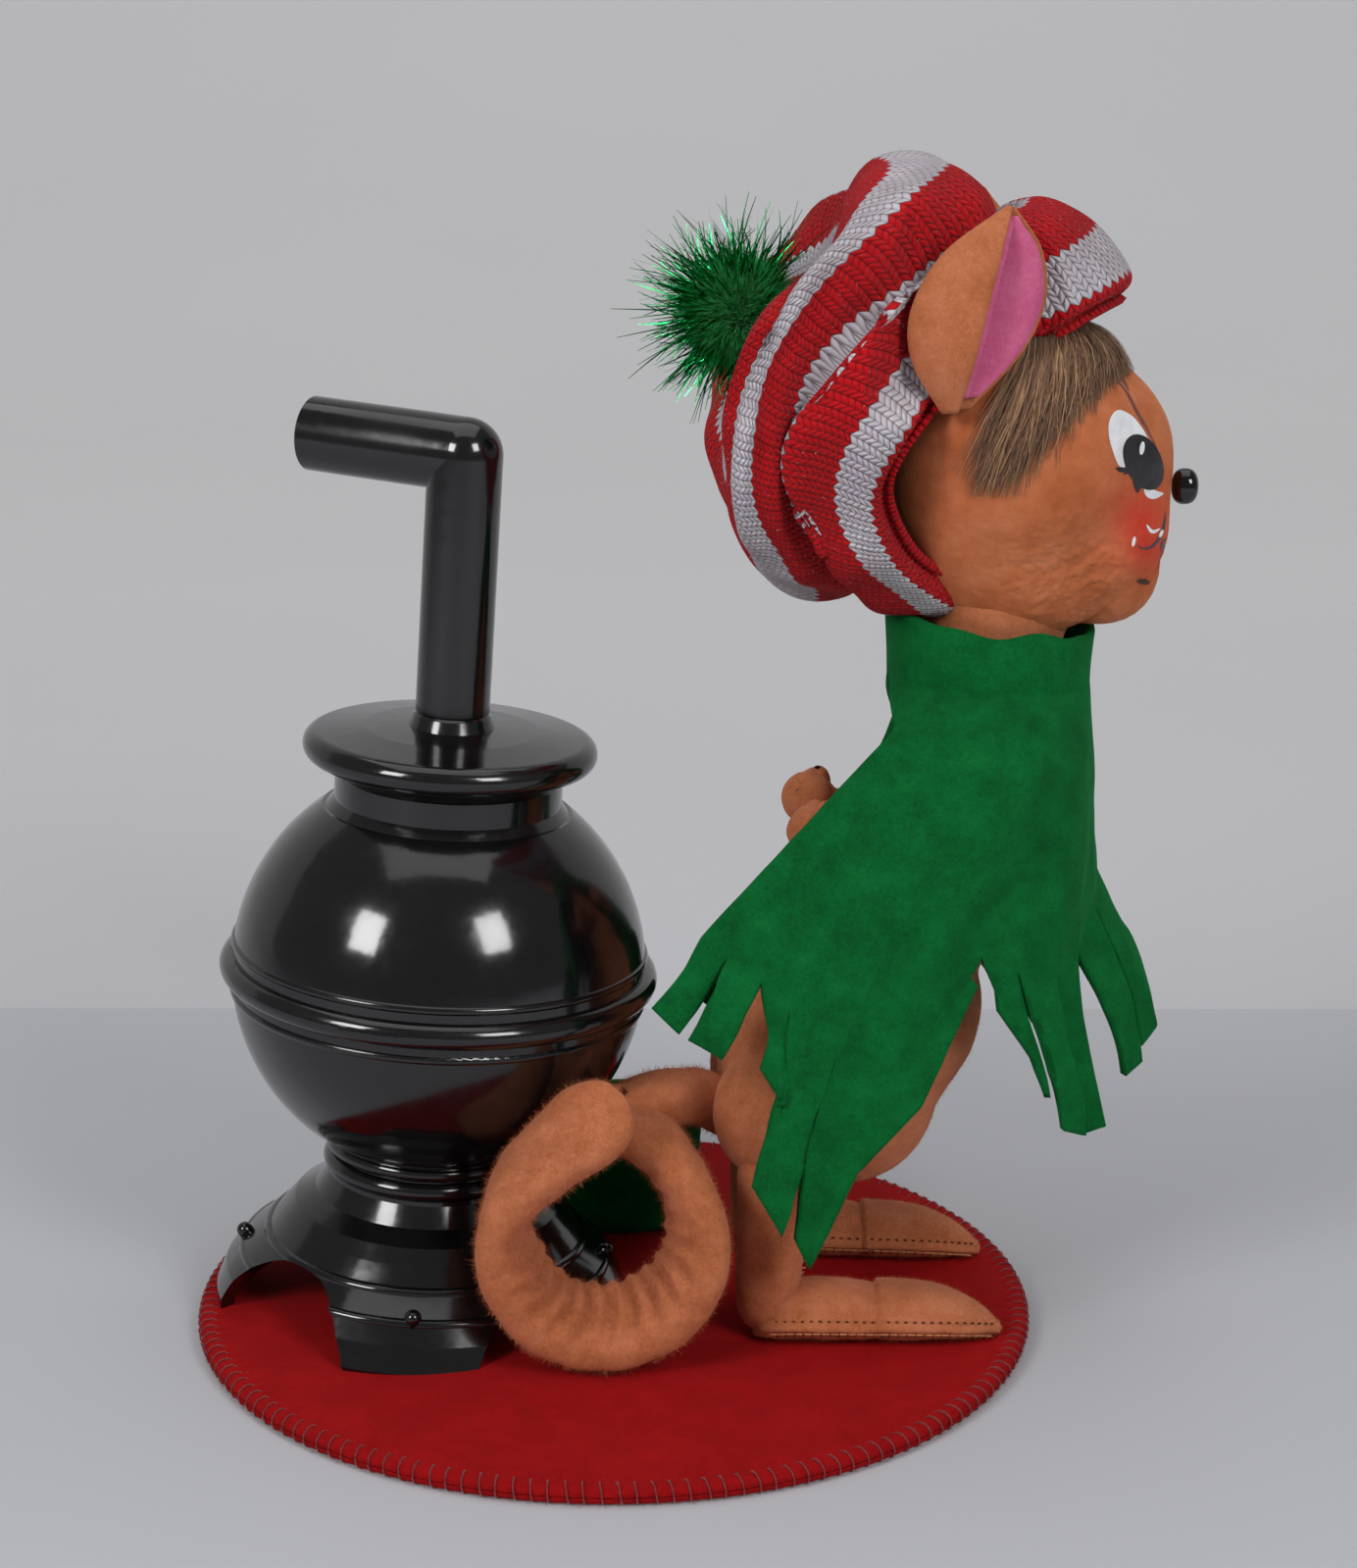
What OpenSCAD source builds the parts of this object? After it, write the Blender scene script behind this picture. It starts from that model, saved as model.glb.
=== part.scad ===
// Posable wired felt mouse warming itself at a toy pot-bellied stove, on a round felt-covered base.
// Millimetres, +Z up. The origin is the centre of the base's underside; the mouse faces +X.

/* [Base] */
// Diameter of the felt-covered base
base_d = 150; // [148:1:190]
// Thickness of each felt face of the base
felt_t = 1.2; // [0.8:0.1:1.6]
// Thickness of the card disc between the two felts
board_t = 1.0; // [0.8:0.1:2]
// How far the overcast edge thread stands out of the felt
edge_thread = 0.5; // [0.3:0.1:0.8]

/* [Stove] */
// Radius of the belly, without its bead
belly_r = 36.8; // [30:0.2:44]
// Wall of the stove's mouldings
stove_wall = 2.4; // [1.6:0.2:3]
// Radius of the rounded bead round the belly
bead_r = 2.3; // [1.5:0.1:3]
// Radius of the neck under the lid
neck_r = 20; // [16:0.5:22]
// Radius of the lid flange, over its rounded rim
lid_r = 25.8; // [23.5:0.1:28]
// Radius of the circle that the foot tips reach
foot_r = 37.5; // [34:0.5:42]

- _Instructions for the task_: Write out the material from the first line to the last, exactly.

- _Finished task_:
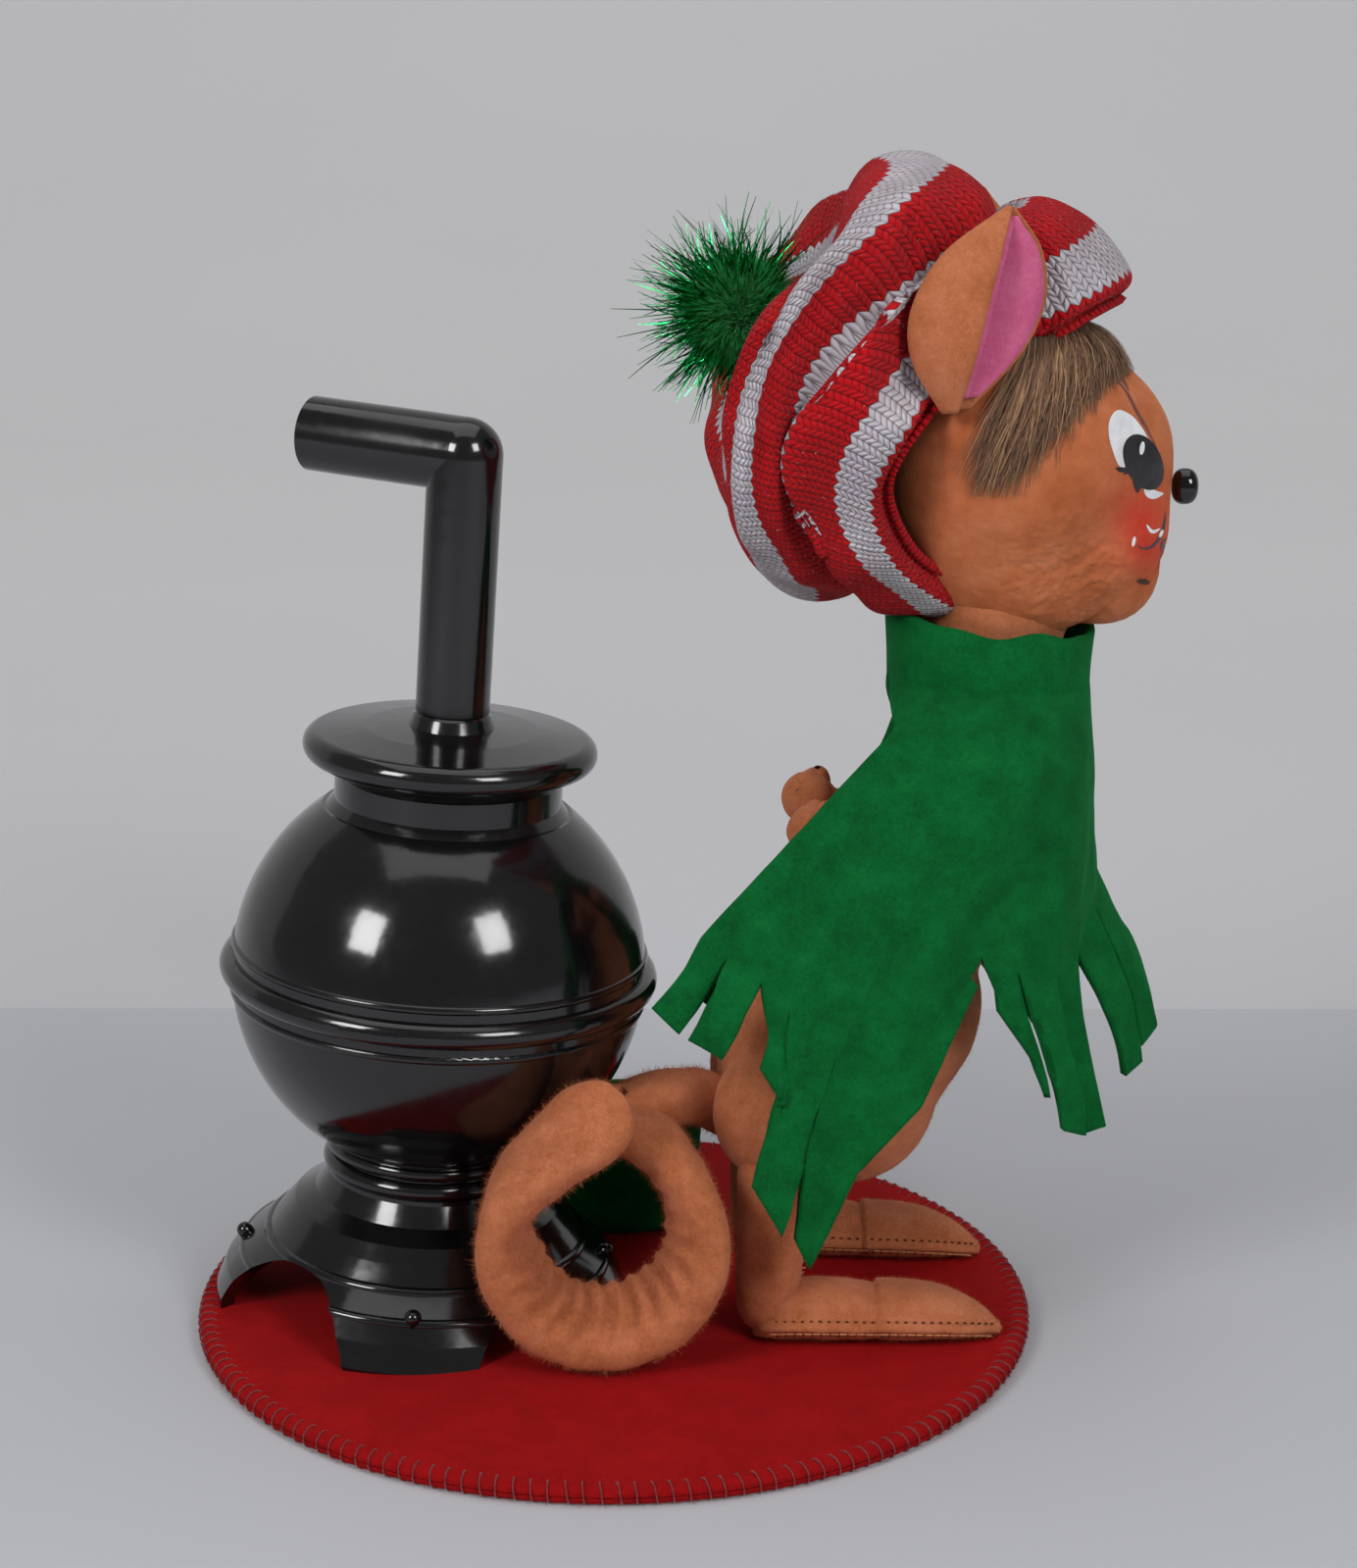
What OpenSCAD source builds the parts of this object? After it, write the Blender scene script behind this picture. It starts from that model, saved as model.glb.
=== part.scad ===
// Posable wired felt mouse warming itself at a toy pot-bellied stove, on a round felt-covered base.
// Millimetres, +Z up. The origin is the centre of the base's underside; the mouse faces +X.

/* [Base] */
// Diameter of the felt-covered base
base_d = 150; // [148:1:190]
// Thickness of each felt face of the base
felt_t = 1.2; // [0.8:0.1:1.6]
// Thickness of the card disc between the two felts
board_t = 1.0; // [0.8:0.1:2]
// How far the overcast edge thread stands out of the felt
edge_thread = 0.5; // [0.3:0.1:0.8]

/* [Stove] */
// Radius of the belly, without its bead
belly_r = 36.8; // [30:0.2:44]
// Wall of the stove's mouldings
stove_wall = 2.4; // [1.6:0.2:3]
// Radius of the rounded bead round the belly
bead_r = 2.3; // [1.5:0.1:3]
// Radius of the neck under the lid
neck_r = 20; // [16:0.5:22]
// Radius of the lid flange, over its rounded rim
lid_r = 25.8; // [23.5:0.1:28]
// Radius of the circle that the foot tips reach
foot_r = 37.5; // [34:0.5:42]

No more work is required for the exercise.